Thanks for the heads up..i plan on going out there tommorrow and trying on some..if for nothing else to atleast figure out what size i am since i wear a 9.5 Burton and K2 doesnt do half sizes...

Although at 30% off its going to be hard not to buy it on the spot if it fits well.
My rulers work well, but what ive noticed is after putting them on and tightening them up, that after my feet get all warmed up i start to get heel movement..so i have to sit back down and retighten the boots again...now even to the point it hurts sometimes..

The only issue ive read with the K2 boots is they dont go as high up the calf?

Someone was saying using them with Burton bindings will hurt like hell because your calf will push into the top of the natural forward lean of the bindings have? This worries me as i have Cartels...

Trying to find a store that actually has any Maysis or T1 DB anywhere near my size just to try them out and see how they generally fit my foot if i cant find the exact size this late...but man its hard..nobody carries T1 DB's...just the old T1's. One shop had Maysis, what a waste of time going to that place was..."Bob's Snowboarding Shop"....literally the name. I show up and its behind a chain link fence with a bunch of rusted out construction shit all over..im like uhhh...wrong place? Nope..go inside half the store is automotive tidbits and construction stuff and the other half they rent out snowboards and ski's and sell...
Oh did i mention that none of the lights were on in the building? Lol..wierdest shit ive ever been too in my life. I got out of there quickly before i got pulled into a dark corner never to be seen again. Rougher part of town over there  Im pretty sure it was a front for something...the shelves were all half stocked with a bunch of shit just seeming to be randomly placed on shelves ...

Also I think it was BA that said all their boots are from the same mold?
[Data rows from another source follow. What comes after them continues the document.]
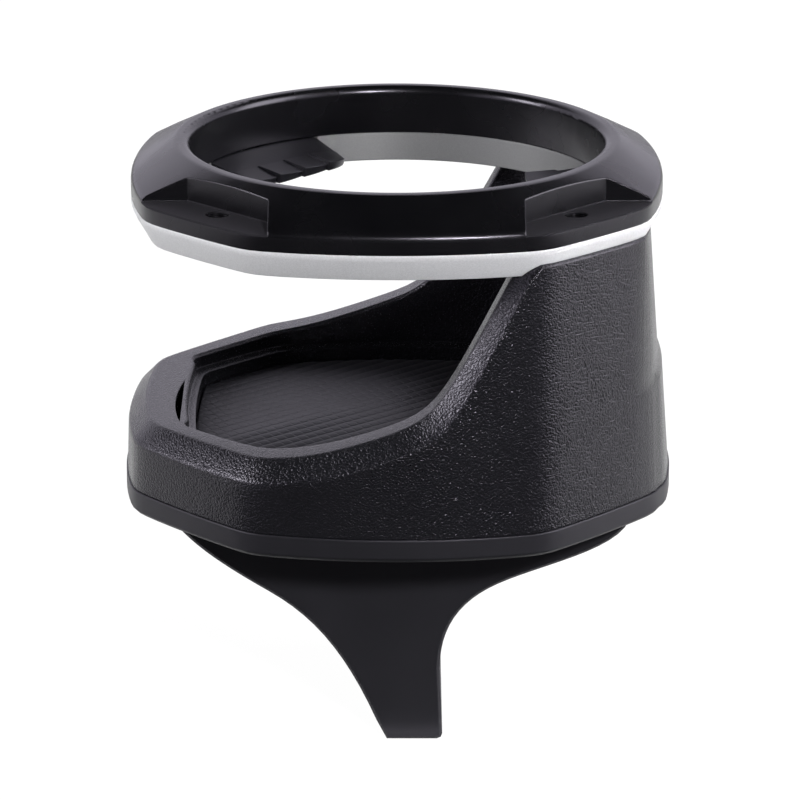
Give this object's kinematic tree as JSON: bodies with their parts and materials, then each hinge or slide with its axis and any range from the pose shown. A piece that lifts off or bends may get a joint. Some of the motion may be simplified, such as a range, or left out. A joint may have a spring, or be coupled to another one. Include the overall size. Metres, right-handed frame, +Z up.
{
  "type": "car cup holder",
  "caption": "Car cup holder: a ring with folding spring flaps on a tower over a matted tray, carried by a tapered blade that goes into the gap beside a seat.",
  "frame": {"origin": "under the cup axis, at the level of the blade's foot", "axes": "+Z up along the cup axis, +X towards the tower that carries the ring, +Y along the gap"},
  "size_m": [0.1036, 0.1032, 0.1109],
  "materials": {
    "grained_shell": "grained satin",
    "smooth_black": "smooth matte",
    "mat_rubber": "ribbed matte",
    "silver_ring": "silver satin paint",
    "black_ring": "smooth satin",
    "flap_black": "fine satin",
    "pin_steel": "drawn",
    "spring_steel": "drawn wire",
    "screw_black": "black zinc"
  },
  "bodies": {
    "holder": {"body_shell": "grained_shell", "base_plate": "smooth_black", "gap_blade": "smooth_black", "floor_mat": "mat_rubber", "lower_ring": "silver_ring", "upper_ring": "black_ring", "hinge_pin_1": "pin_steel", "hinge_pin_2": "pin_steel", "hinge_pin_3": "pin_steel", "flap_spring_1": "spring_steel", "flap_spring_2": "spring_steel", "flap_spring_3": "spring_steel", "front_ring_screws": "screw_black", "rear_ring_screws": "screw_black", "base_screws": "screw_black", "blade_screws": "screw_black"},
    "flap_1": {"flap_1": "flap_black"},
    "flap_2": {"flap_2": "flap_black"},
    "flap_3": {"flap_3": "flap_black"}
  },
  "joints": [
    {"name": "flap_1_hinge", "type": "hinge", "parent": "holder", "child": "flap_1", "pos_m": [0.0406, 0, 0.1], "axis": [0, -1, 0], "range_deg": [0, 50], "stiffness_Nm_per_rad": 0.01, "springref_deg": -34.38, "deforming": ["flap_spring_1"]},
    {"name": "flap_2_hinge", "type": "hinge", "parent": "holder", "child": "flap_2", "pos_m": [-0.02871, 0.02871, 0.1], "axis": [0.7071, 0.7071, 0], "range_deg": [0, 50], "stiffness_Nm_per_rad": 0.01, "springref_deg": -34.38, "deforming": ["flap_spring_2"]},
    {"name": "flap_3_hinge", "type": "hinge", "parent": "holder", "child": "flap_3", "pos_m": [-0.02871, -0.02871, 0.1], "axis": [-0.7071, 0.7071, 0], "range_deg": [0, 50], "stiffness_Nm_per_rad": 0.01, "springref_deg": -34.38, "deforming": ["flap_spring_3"]}
  ]
}
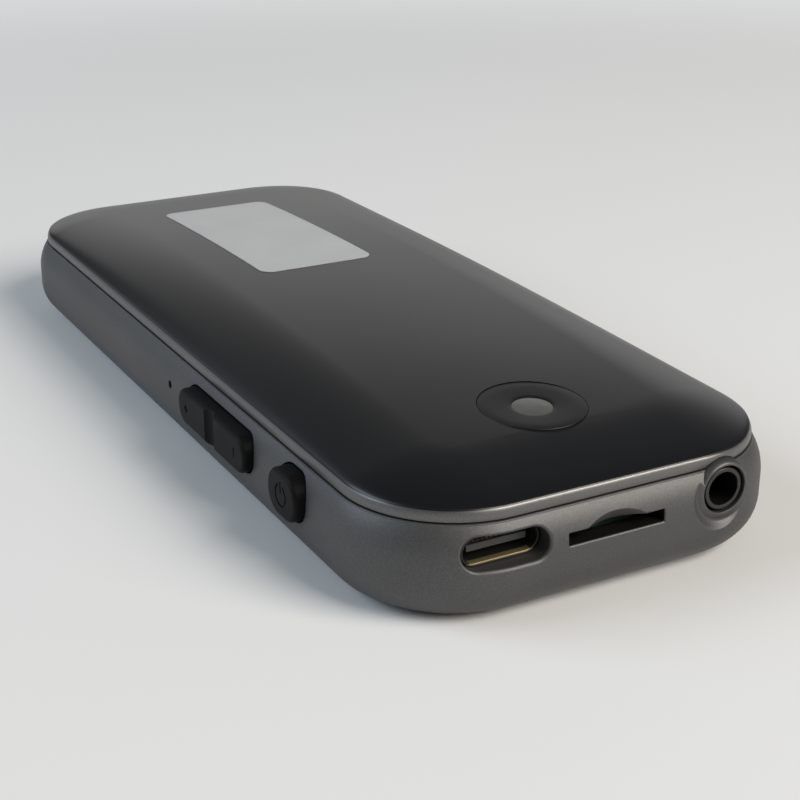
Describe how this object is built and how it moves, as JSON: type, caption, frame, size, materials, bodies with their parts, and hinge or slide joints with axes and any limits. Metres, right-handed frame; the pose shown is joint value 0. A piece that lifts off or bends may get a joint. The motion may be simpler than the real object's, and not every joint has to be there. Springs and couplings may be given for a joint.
{
  "type": "handheld translator",
  "caption": "Slim pocket translator with a screen, a bowed back cover with a camera, ports in one end, a power key and a volume rocker in the side.",
  "frame": {"origin": "centre of the front glass's outer face, on which the part rests", "axes": "+Z out of the back, towards the camera and label; the ports open towards -Y; the side keys stand on -X"},
  "size_m": [0.0511, 0.12, 0.0162],
  "materials": {
    "frame_metal": "satin anodised",
    "cover_plastic": "satin",
    "front_glass": "black backed glass, polished",
    "adhesive": "matt",
    "display": "glossy",
    "foam": "matt foam",
    "flex": "semi-gloss film",
    "plate_metal": "brushed",
    "screw_steel": "turned",
    "board": "semi-gloss solder mask",
    "shield_steel": "tin plated",
    "moulded_black": "matt moulded",
    "contact_gold": "gold plated",
    "key_plastic": "matt",
    "plunger_plastic": "matt",
    "rubber": "matt",
    "camera_trim": "satin black",
    "camera_glass": "polished, tinted",
    "battery_wrap": "laminated foil",
    "mesh_fabric": "woven",
    "label_paper": "matt paper"
  },
  "bodies": {
    "housing": {"frame_shell": "frame_metal", "back_cover": "cover_plastic", "front_glass": "front_glass", "glass_adhesive": "adhesive", "display_panel": "display", "display_foam": "foam", "display_flex": "flex", "middle_plate": "plate_metal", "plate_screws": "screw_steel", "main_board": "board", "board_screws": "screw_steel", "processor_shield": "shield_steel", "radio_shield": "shield_steel", "board_chips": "moulded_black", "board_connectors": "moulded_black", "usb_shell": "shield_steel", "usb_tongue": "moulded_black", "usb_contacts": "contact_gold", "card_socket_base": "moulded_black", "card_socket_cover": "shield_steel", "card_contacts": "contact_gold", "audio_jack": "moulded_black", "jack_terminals": "contact_gold", "power_switch": "shield_steel", "volume_switches": "shield_steel", "key_bracket": "shield_steel", "microphone": "contact_gold", "microphone_boot": "rubber", "camera_ring": "camera_trim", "camera_window": "camera_glass", "camera_module": "moulded_black", "camera_foam": "foam", "camera_flex": "flex", "battery": "battery_wrap", "battery_tape": "adhesive", "battery_foam": "foam", "battery_tab": "flex", "loudspeaker": "moulded_black", "speaker_gasket": "rubber", "speaker_mesh": "mesh_fabric", "speaker_flex": "flex", "antenna_flex": "flex", "label": "label_paper"},
    "power_button": {"power_button": "key_plastic", "power_plunger": "plunger_plastic"},
    "volume_rocker": {"volume_rocker": "key_plastic"},
    "volume_down_plunger": {"volume_down_plunger": "plunger_plastic"},
    "volume_up_plunger": {"volume_up_plunger": "plunger_plastic"}
  },
  "joints": [
    {"name": "power_press", "type": "slide", "parent": "housing", "child": "power_button", "axis": [1, 0, 0], "range_m": [0, 0.0003], "stiffness_N_per_m": 700},
    {"name": "volume_rock", "type": "hinge", "parent": "housing", "child": "volume_rocker", "pos_m": [-0.0219, -0.01825, 0.0074], "axis": [0, 0, 1], "range_deg": [-1.8, 1.8], "stiffness_Nm_per_rad": 0.03},
    {"name": "volume_down_press", "type": "slide", "parent": "housing", "child": "volume_down_plunger", "axis": [1, 0, 0], "range_m": [-0.00021, 0.00021]},
    {"name": "volume_up_press", "type": "slide", "parent": "housing", "child": "volume_up_plunger", "axis": [1, 0, 0], "range_m": [-0.00021, 0.00021]}
  ],
  "couplings": [
    {"joint": "volume_down_press", "follows": "volume_rock", "m_per_rad": 0.0065},
    {"joint": "volume_up_press", "follows": "volume_rock", "m_per_rad": -0.0065}
  ]
}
Does that mean same fit within a size just different materials? Or no?


----------



## Guest (Mar 18, 2010)

I've been looking for Thraxis or T1DB in size 6. If anyone knows of a place, even one local to you, that has these, please let me know. No internet sites have this size available.

Please ask your local shops next time you stop by if you can.
Thanks!


----------



## arsenic0 (Nov 11, 2008)

Well tried on the thraxis today...sadly they didnt have the 9.5's anymore 

I tried on the 10's and cant help but feel like they are too big...they are snug but its hard to tell without feeling what a 9.5 or 9 is like you know?

I will say this though, holy shit that fur stuff they have in the liner is crazy. It lets your foot slide super crazy easy into the boot, again screwing me up trying to figure out of it was too big or not! 

Coming from Burtons i can really tell the difference with that liner fur stuff, its like putting your foot in a pillow...never felt anything like that from boots before. The Rulers i have its clear when its a snug fit, its pretty tight against your foot and you dont move around. With that fur though i had problems trying to sense fit, its like how do you tell when a pillow wrapped around your leg is too tight? Its hard!

Sadly i cant find any store that has Maysis, T1 DB, or Thraxis boots in 9 or 9.5's anywhere from Portland to Seattle. I can find plenty of stores just selling the regular T1 Boa Conda, but i dont know if those fit the same as the DB or not? I would assume some differences...looks like im gonna have to just keep my Burtons and wait till next season to try some on...as i dont wanna just splurge and buy 9.5's on K2's site @ full msrp without trying them on first...

If anybody knows of a place though, let me know! Not many places here in Portland seem to stock K2 boots at all which is wierd.


----------



## Soawsome (Sep 21, 2009)

I should of mentioned this in my reply above. 

I measured my feet at the store before i tried the boots on one foot was a 11 and the other was slightly short of a 11.5. the 11 felt perfect on the one foot and slightly tight on the other. i heat molded them at the store and got a custom orthotic made which made them slightly tighter. they have packed out very nicely and not feel great on both feet. 

if you want to buy them offline i would just measure both feet and buy that size exactly, if theres any difference get the smaller size. they will pack out a half size easy. Like i said before after 30-40 days on them i feel that there starting to pack out too much, but maybe they will stop now since there wont be any more pressure on them to pack out more, only time will tell 

if your looking for a size 9, my local store where i bought mine has a 9 on there website for 280 but if i went in there i could prob get them cheaper since i got them for 280 at the start of the season. i bought all of my equipment and my gf's equipment there so they always hook it up.

ill send you a link in PM


----------



## arsenic0 (Nov 11, 2008)

Thanks the problem is I can't find a pair locally at all to try on. The 10 fit fine but a 9 or 9.5 might fit better I just have no reference and that's what sucks!


----------



## Triple8Sol (Nov 24, 2008)

Can you find a T1 DB or Maysis in your size? I tried all 3 on in the same size back in like October and the interiors all felt like the same dimensions.


----------



## arsenic0 (Nov 11, 2008)

Thats what i had heard, so i checked those too..Negative  Our entire market is bone dry for any of those K2 boots...most stores that do have them are in much larger 11's or 12's or smaller 8's...and only have one or two of those left. Ill have to be more pro-active next year it seems, i didnt realize it would be so hard to find one pair of those types of boots within 100 mile radius of my house...


----------



## jgsqueak (Mar 9, 2010)

I have a Thraxis in a 9, T1 DB in a 9.5, Maysis (Black and Penguin Colab) in a 9, and Darko Conda (Black) in a 9 and 9.5. Hit me it if you want something.


----------



## arsenic0 (Nov 11, 2008)

Well on a whim i had my Burton rulers for sale on Craigslist to see if i could get a buyer...and someone did.
So i took the plunge and ordered the only 9.5 T1 DB's i could find online and should be here next week....thankfully they were on sale for 30% off too!

Im not too worried as the 10 Thraxis felt good, but slightly too large, so here's hoping the 9.5's are a perfect fit.

I cant wait, my Rulers worked well for me but didnt dig the speed lacing as much as i had hoped i would. It works pretty well but i always had problems with the liner not feeling tight enough with that simple pull cord..within 30 mins of having them on and warming up i had to stop and retighten them...got annoying.

Looks like im using my old Hail's this week...


----------



## arsenic0 (Nov 11, 2008)

Got my boots today, fit great.

Cant wait to get them out there Thursday night hopefully..


----------